WHAT YOU WILL DO |
Exactly the lines from the opening of the records through the line containing "powder_sink = 0.12; // [0.05:0.01:0.4]" should be copied, with both included.
***** DATA LINES *****
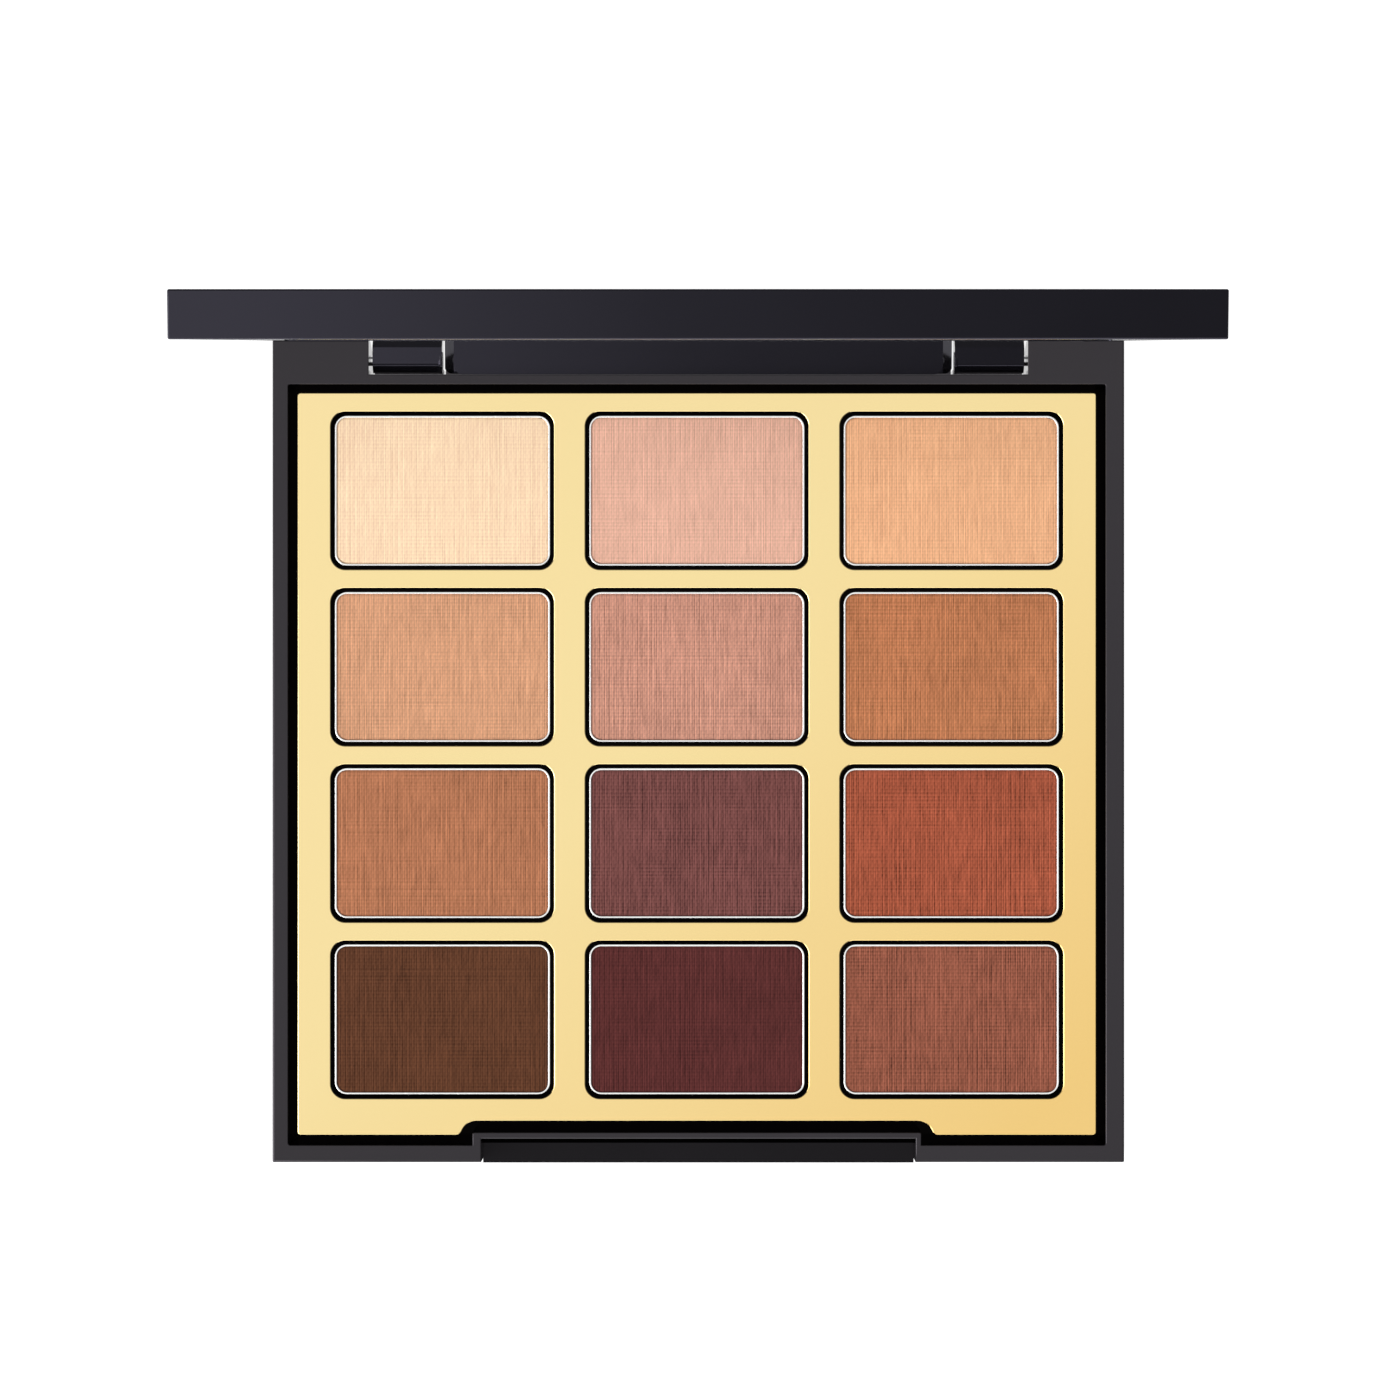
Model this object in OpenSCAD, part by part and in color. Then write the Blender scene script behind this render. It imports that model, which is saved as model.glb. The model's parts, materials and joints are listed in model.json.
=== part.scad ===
// Eyeshadow palette: a hinged compact with twelve pans in a metallised insert plate.
// The origin is the centre of the base's underside, +Z is up and the front faces -Y.
// The lid is drawn shut and then turned about the hinge axis to the angle it stands at.

/* [Pans] */
// Width of each opening in the insert plate
opening_w = 30.9; // [26:0.1:34]
// Depth of each opening, front to back
opening_d = 21.85; // [18:0.05:25]
// Corner radius of each opening
opening_r = 2; // [1.2:0.1:3]
// Gap between a pan and the wall of its opening
pan_gap = 0.5; // [0.3:0.05:0.6]
// Height of a pan
pan_h = 3.2; // [2.4:0.1:3.4]
// Thickness of a pan's metal
pan_t = 0.3; // [0.2:0.05:0.4]
// How far a pan's rim lies below the face of the plate
pan_sink = 0.5; // [0.2:0.1:0.8]
// How far the powder lies below its pan's rim
powder_sink = 0.12; // [0.05:0.01:0.4]

/* [Insert plate] */
// Bar between openings that are side by side
bar_x = 4.4; // [3.6:0.1:6]
// Bar between openings that are one behind the other
bar_y = 2.6; // [2.5:0.05:4]
// Margin at the left and right
side_margin = 4.65; // [4:0.05:6]
// Margin at the rear
rear_margin = 2.65; // [2.5:0.05:4]
// Margin at the front
front_margin = 5.1; // [5:0.1:7]
// Thickness of the plate's face
plate_t = 1; // [0.8:0.1:1.2]
// Thickness of the walls and floors that hold the pans
cup_t = 0.9; // [0.7:0.1:1]
// How far the plate's face lies below the top of the base
plate_sink = 0.6; // [0.3:0.1:1]
// Corner radius of the plate's outline
plate_r = 0.45; // [0.3:0.05:1]
// Radius at the mouth of the plate's front notch
mouth_r = 0.9; // [0.5:0.1:1.2]
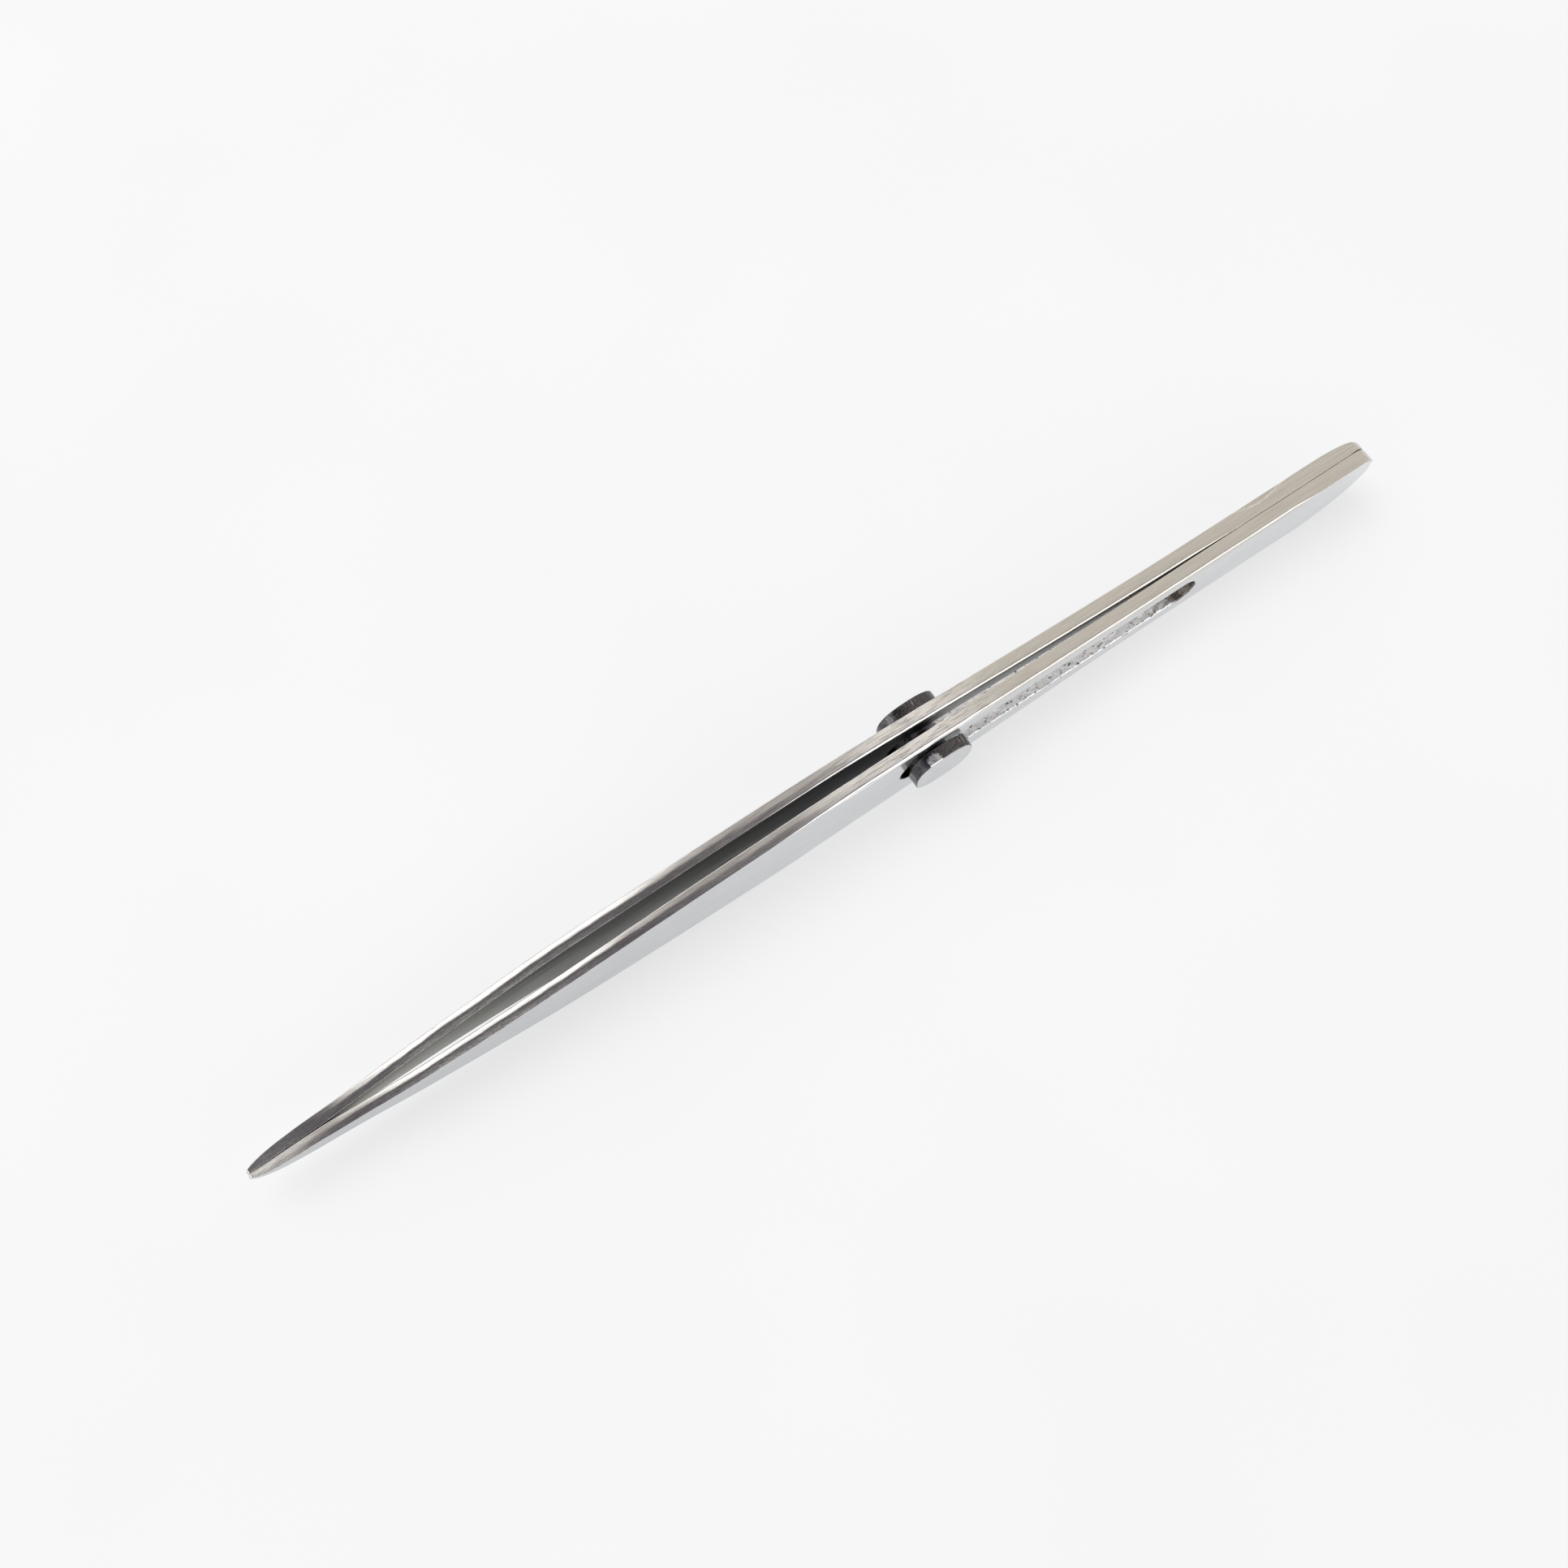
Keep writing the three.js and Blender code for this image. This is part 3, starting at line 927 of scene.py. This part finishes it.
def ground_steel():
    """The narrow edges: ground lengthwise, streaked, worn bright at the slider and warm behind it."""
    material, nodes, shader = metal("ground_steel")
    streaks = nodes.noise(7, 0.16, 5, 0.65)
    scratches = nodes.noise(5, 0.05, 4, 0.7)
    patches = nodes.noise(4.5, 0.9, 3, 0.6)
    tone = nodes.mix(
        patches,
        nodes.ramp(streaks, [(0.34, (0.42, 0.395, 0.37)), (0.66, (0.68, 0.65, 0.61))]),
        nodes.ramp(streaks, [(0.34, (0.45, 0.445, 0.46)), (0.66, (0.7, 0.7, 0.7))]),
    )
    worn = nodes.ramp(streaks, [(0.38, (0.5, 0.48, 0.47)), (0.5, (0.97, 0.96, 0.94))])
    tone = nodes.mix(nodes.along(PEAK_STATION - 1.5, PEAK_STATION + 7.5, 2), tone, worn)
    unworn = nodes.ramp(streaks, [(0.3, (0.6, 0.575, 0.53)), (0.7, (0.76, 0.73, 0.68))])
    tone = nodes.mix(nodes.along(SLOT_FRONT + 6, SLOT_FRONT + 16), tone, unworn)
    nodes.link(tone, shader.inputs["Base Color"])
    nodes.link(nodes.ramp(scratches, [(0.3, 0.18), (0.7, 0.34)]), shader.inputs["Roughness"])
    relief = nodes.bump(scratches, 0.005)
    nodes.link(nodes.bump(patches, 0.02, relief), shader.inputs["Normal"])
    return material


def stamped_steel():
    """The slots' walls: torn bright steel, with dark pits and dark slot ends."""
    material, nodes, shader = metal("stamped_steel")
    grain = nodes.noise(0.35, 0.22, 4, 0.7)
    pits = nodes.noise(0.5, 0.4, 2, 0.5)
    shade = nodes.mix(
        nodes.ramp(pits, [(0.33, 0.0), (0.4, 1.0)]),
        nodes.ramp(grain, [(0.3, (0.1, 0.09, 0.08)), (0.7, (0.26, 0.24, 0.22))]),
        nodes.ramp(grain, [(0.3, 0.78), (0.7, 0.98)]),
    )
    smeared = nodes.ramp(grain, [(0.3, (0.1, 0.088, 0.078)), (0.7, (0.24, 0.215, 0.19))])
    shade = nodes.mix(nodes.along(SLOT_REAR - 3.4, SLOT_REAR - 2.2), shade, smeared)
    shade = nodes.mix(nodes.along(SLOT_FRONT + 3, SLOT_FRONT + 2), shade, (0.03, 0.03, 0.03))
    nodes.link(shade, shader.inputs["Base Color"])
    nodes.link(nodes.ramp(grain, [(0.3, 0.27), (0.7, 0.5)]), shader.inputs["Roughness"])
    nodes.link(nodes.bump(grain, 0.03), shader.inputs["Normal"])
    return material


def rolled_steel():
    """The inner faces: dull as rolled, darkening from the tips to the slider."""
    material, nodes, shader = metal("rolled_steel")
    bands = nodes.noise(12, 0.35, 4, 0.6)
    front = nodes.ramp(bands, [(0.3, (0.34, 0.335, 0.3)), (0.7, (0.44, 0.435, 0.4))])
    middle = nodes.ramp(bands, [(0.3, (0.13, 0.13, 0.115)), (0.7, (0.19, 0.19, 0.175))])
    slider = nodes.ramp(bands, [(0.3, (0.05, 0.05, 0.05)), (0.7, (0.08, 0.08, 0.08))])
    rear = nodes.ramp(bands, [(0.3, (0.3, 0.3, 0.3)), (0.7, (0.42, 0.42, 0.42))])
    tone = nodes.mix(nodes.along(18, 42), front, middle)
    tone = nodes.mix(nodes.along(58, 84), tone, slider)
    tone = nodes.mix(nodes.along(SLOT_FRONT + 6, SLOT_FRONT + 9), tone, rear)
    nodes.link(tone, shader.inputs["Base Color"])
    nodes.link(nodes.ramp(bands, [(0.3, 0.34), (0.7, 0.5)]), shader.inputs["Roughness"])
    nodes.link(nodes.bump(bands, 0.004), shader.inputs["Normal"])
    return material


def button_face_steel():
    """The buttons' outer faces: polished, with fine wear marks."""
    material, nodes, shader = metal("button_face_steel")
    clouds = nodes.noise(1.8, 1.8)
    wear = nodes.noise(0.9, 0.06, 4, 0.7)
    nodes.link(nodes.ramp(clouds, [(0.3, (0.6, 0.61, 0.63)), (0.7, (0.67, 0.68, 0.69))]),
               shader.inputs["Base Color"])
    nodes.link(nodes.ramp(wear, [(0.35, 0.14), (0.7, 0.26)]), shader.inputs["Roughness"])
    nodes.link(nodes.bump(wear, 0.0015), shader.inputs["Normal"])
    return material


def button_rim_steel():
    """The buttons' rims: dark and streaked across, the near one with a rubbed spot and soot."""
    material, nodes, shader = metal("button_rim_steel")
    marks = nodes.noise(0.12, 1.1, 3, 0.6)
    streaks = nodes.noise(0.45, 2.5, 2, 0.5)
    mottle = nodes.noise(0.3, 0.3, 4, 0.7)
    dark = nodes.ramp(mottle, [(0.3, (0.045, 0.04, 0.045)), (0.7, (0.17, 0.165, 0.165))])
    tone = nodes.mix(
        nodes.ramp(streaks, [(0.62, 0.0), (0.68, 1.0)]),
        dark,
        nodes.ramp(mottle, [(0.35, (0.25, 0.24, 0.21)), (0.65, (0.5, 0.48, 0.42))]),
    )
    top = SLIDER_Z + BUTTON_HEIGHT / 2
    soot_place = (SLIDER_X - 2.6, -BUTTON_INNER_FACE - 0.8, top)
    rubbed_place = (SLIDER_X - 1.5, -BUTTON_INNER_FACE - 1.3, top)
    tone = nodes.mix(nodes.near_place(soot_place, 0.7, 1.6), tone, (0.025, 0.025, 0.03))
    rubbed = nodes.ramp(marks, [(0.26, (0.6, 0.62, 0.62)), (0.36, (0.98, 0.99, 0.98))])
    uneven = nodes.minus(nodes.near_place(rubbed_place, 0.3, 1.7), mottle)
    tone = nodes.mix(nodes.ramp(uneven, [(0.0, 0.0), (0.2, 1.0)]), tone, rubbed)
    nodes.link(tone, shader.inputs["Base Color"])
    nodes.link(nodes.ramp(mottle, [(0.35, 0.16), (0.7, 0.36)]), shader.inputs["Roughness"])
    nodes.link(nodes.bump(marks, 0.012), shader.inputs["Normal"])
    return material


def turned_steel():
    """The pin: satin, with turning marks round it."""
    material, nodes, shader = metal("turned_steel")
    rings = nodes.noise(3, 0.08, 3, 0.6)
    nodes.link(nodes.ramp(rings, [(0.3, (0.1, 0.1, 0.11)), (0.7, (0.2, 0.2, 0.21))]),
               shader.inputs["Base Color"])
    nodes.link(nodes.ramp(rings, [(0.3, 0.28), (0.7, 0.42)]), shader.inputs["Roughness"])
    nodes.link(nodes.bump(rings, 0.006), shader.inputs["Normal"])
    return material


def table_paint():
    """The pale table: matt, giving a little light of its own, with the faintest unevenness."""
    material = bpy.data.materials.new("table_paint")
    material.use_nodes = True
    nodes = Nodes(material.node_tree)
    shader = nodes.add("ShaderNodeBsdfPrincipled")
    shader.inputs["Roughness"].default_value = 0.7
    shader.inputs["Specular IOR Level"].default_value = 0.05
    output = nodes.add("ShaderNodeOutputMaterial")
    nodes.link(shader.outputs["BSDF"], output.inputs["Surface"])
    clouds = nodes.noise(60, 60, 2, 0.5)
    nodes.link(nodes.ramp(clouds, [(0.3, (0.145, 0.145, 0.148)), (0.7, (0.155, 0.155, 0.158))]),
               shader.inputs["Base Color"])
    shader.inputs["Emission Color"].default_value = (0.99, 0.993, 1, 1)
    shader.inputs["Emission Strength"].default_value = 0.67
    return material


# ---------------------------------------------------------------- pieces


def add_pieces():
    """The five visible pieces, each with the CAD nodes it replaces and its bodies."""
    arm_materials = [polished_steel(), ground_steel(), stamped_steel(), rolled_steel()]
    for side, name in ((NEAR, "near"), (FAR, "far")):
        arm = arm_piece(side, f"{name}_arm", arm_materials)
        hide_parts(f"{name}_arm_leg", f"{name}_arm_tang")
        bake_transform(arm)

    button_materials = [button_face_steel(), button_rim_steel()]
    for side, name in ((NEAR, "near"), (FAR, "far")):
        button = button_piece(side, f"{name}_slide_button", button_materials)
        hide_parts(f"{name}_button")
        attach(button, "slider")

    pin = pin_piece("cross_pin", [turned_steel()])
    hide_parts("slide_pin")
    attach(pin, "slider")


# ---------------------------------------------------------------- stage, light and camera

FLOOR_REACH = 4000
# the camera was fitted to the tool's long edges and ends in the photograph
LENS = 39.39
TARGET = Vector((-5.39, 5.24, 5.0)) * MM
DISTANCE = 212.1 * MM
HEADING = math.radians(55.77)
DOWNWARD = math.radians(71.0)


def add_floor():
    """The table's top, at height 0 under the tool."""
    data = MeshData()
    steps = np.linspace(-FLOOR_REACH, FLOOR_REACH, 5)
    points = np.array([[(x, y, 0) for y in steps] for x in steps])
    grid = data.add_grid(points, np.broadcast_to(np.array([0, 0, 1.0]), points.shape))
    data.quads(grid, 0)
    floor = data.build("table_top", [table_paint()])


def add_world():
    """A soft pale room: a bright band above a grey backdrop, dimmer overhead and behind.

    The ground slopes of the arms' front edges mirror the two dark patches overhead.
    """
    world = bpy.data.worlds.new("soft_room")
    bpy.context.scene.world = world
    world.use_nodes = True
    nodes = Nodes(world.node_tree)
    place = nodes.add("ShaderNodeTexCoord")

    def closeness(direction):
        """1 in a direction and -1 opposite it."""
        node = nodes.add("ShaderNodeVectorMath", operation="DOT_PRODUCT")
        node.inputs[1].default_value = Vector(direction).normalized()
        nodes.link(place.outputs["Generated"], node.inputs[0])
        return node.outputs["Value"]

    backdrop = (0.36, 0.363, 0.37)
    white = (1.0, 1.0, 1.0)
    overhead = (0.34, 0.323, 0.303)
    dark = (0.06, 0.056, 0.064)
    height = closeness((0, 0, 1))
    room = nodes.ramp(height, [(0.26, backdrop), (0.4, white), (0.66, white), (0.8, overhead)])
    patches = [
        ((0.9, 0.25, 0.35), 0.6, 0.78, overhead),
        ((-0.2, -0.08, 0.977), 0.86, 0.905, dark),
        ((0.2, -0.4, 0.89), 0.93, 0.965, dark),
    ]
    for direction, edge, core, tone in patches:
        patch = nodes.ramp(closeness(direction), [(edge, 0.0), (core, 1.0)])
        room = nodes.mix(patch, room, tone)
    background = nodes.add("ShaderNodeBackground")
    background.inputs["Strength"].default_value = 2.2
    nodes.link(room, background.inputs["Color"])
    output = nodes.add("ShaderNodeOutputWorld")
    nodes.link(background.outputs["Background"], output.inputs["Surface"])


def add_fill():
    """A wide soft light overhead that lights the table and isn't mirrored in the steel."""
    light = bpy.data.lights.new("overhead_fill", "AREA")
    light.shape = "SQUARE"
    light.size = 1.0
    light.energy = 22.0
    fill = bpy.data.objects.new("overhead_fill", light)
    fill.location = (-0.2, 0.55, 1.4)
    fill.rotation_euler = (-fill.location).to_track_quat("-Z", "Y").to_euler()
    fill.visible_glossy = False
    bpy.context.scene.collection.objects.link(fill)


def add_camera():
    """The camera, at the photograph's viewing angle."""
    camera = bpy.data.cameras.new("camera")
    camera.lens = LENS
    camera.sensor_width = 36
    camera.clip_start = 0.01
    viewer = bpy.data.objects.new("camera", camera)
    look = Vector((
        math.cos(HEADING) * math.cos(DOWNWARD),
        math.sin(HEADING) * math.cos(DOWNWARD),
        -math.sin(DOWNWARD),
    ))
    viewer.location = TARGET - DISTANCE * look
    viewer.rotation_euler = look.to_track_quat("-Z", "Y").to_euler()
    bpy.context.scene.collection.objects.link(viewer)
    bpy.context.scene.camera = viewer


add_pieces()
add_floor()
add_world()
add_fill()
add_camera()
bpy.context.scene.view_settings.view_transform = "Standard"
*****
ANSWER TO THE PROBLEM |
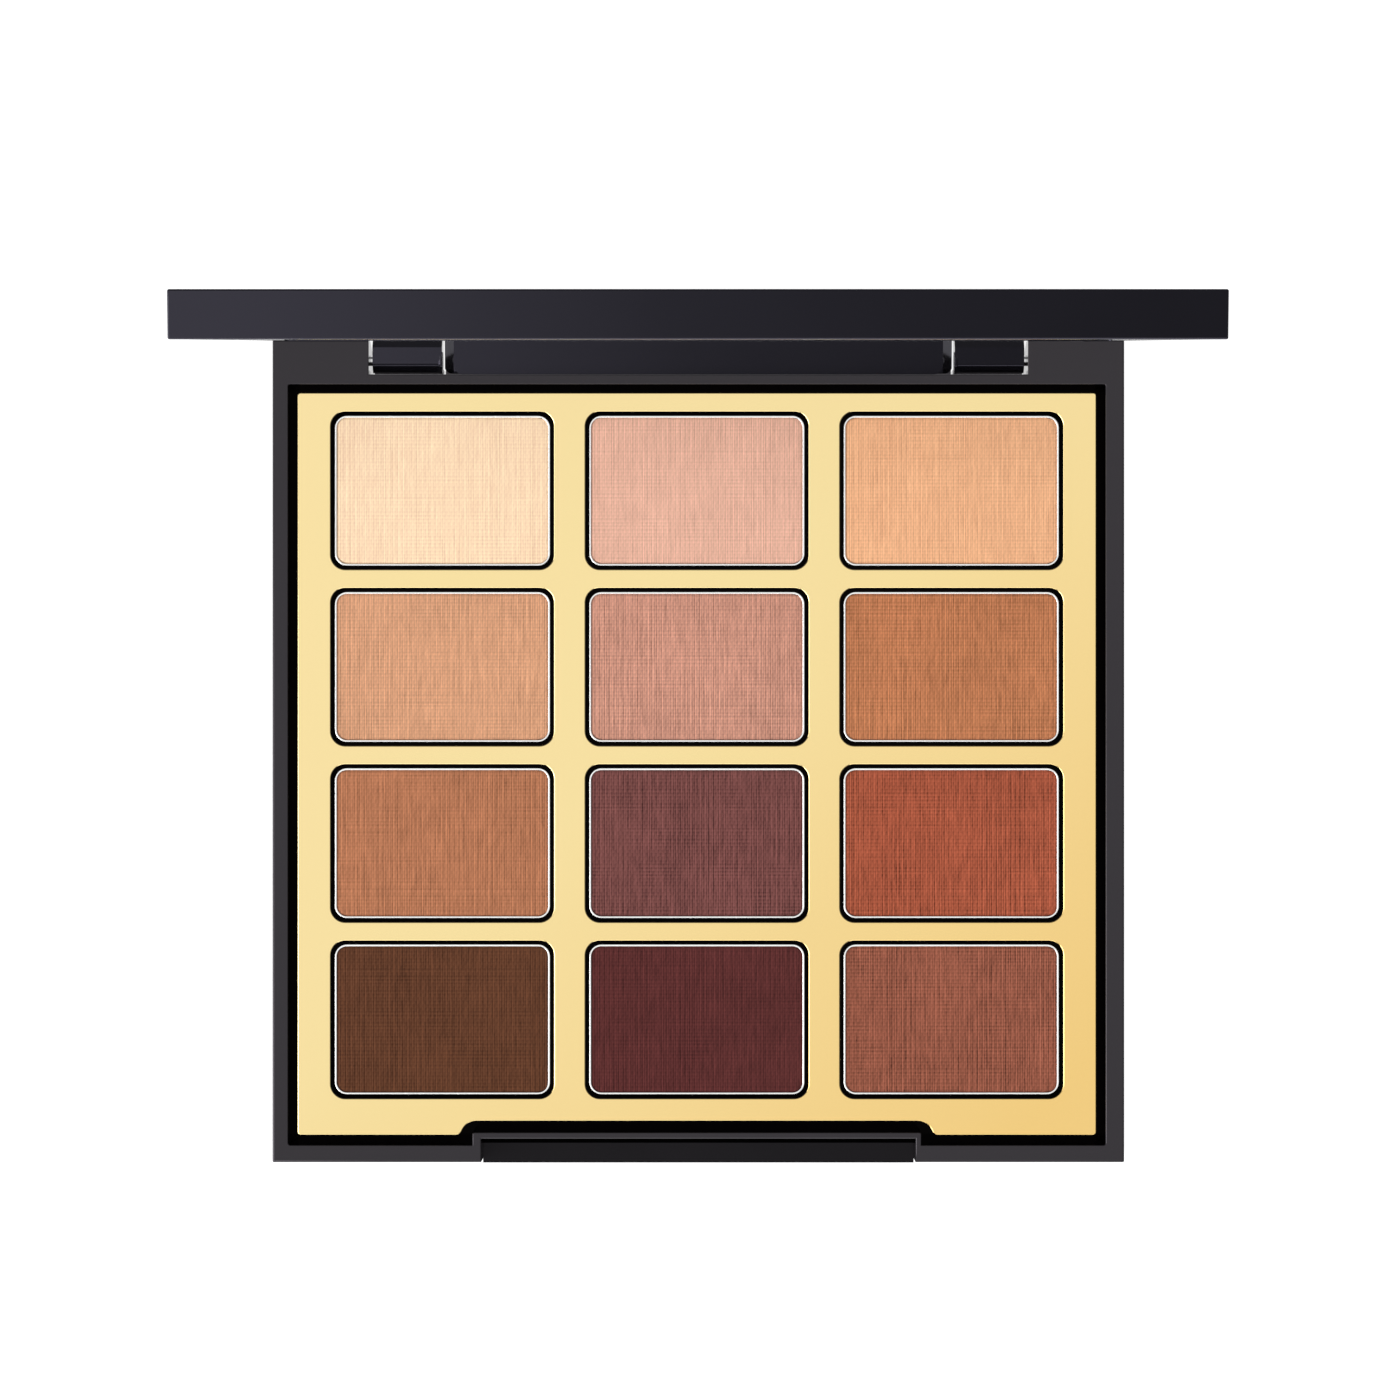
Model this object in OpenSCAD, part by part and in color. Then write the Blender scene script behind this render. It imports that model, which is saved as model.glb. The model's parts, materials and joints are listed in model.json.
=== part.scad ===
// Eyeshadow palette: a hinged compact with twelve pans in a metallised insert plate.
// The origin is the centre of the base's underside, +Z is up and the front faces -Y.
// The lid is drawn shut and then turned about the hinge axis to the angle it stands at.

/* [Pans] */
// Width of each opening in the insert plate
opening_w = 30.9; // [26:0.1:34]
// Depth of each opening, front to back
opening_d = 21.85; // [18:0.05:25]
// Corner radius of each opening
opening_r = 2; // [1.2:0.1:3]
// Gap between a pan and the wall of its opening
pan_gap = 0.5; // [0.3:0.05:0.6]
// Height of a pan
pan_h = 3.2; // [2.4:0.1:3.4]
// Thickness of a pan's metal
pan_t = 0.3; // [0.2:0.05:0.4]
// How far a pan's rim lies below the face of the plate
pan_sink = 0.5; // [0.2:0.1:0.8]
// How far the powder lies below its pan's rim
powder_sink = 0.12; // [0.05:0.01:0.4]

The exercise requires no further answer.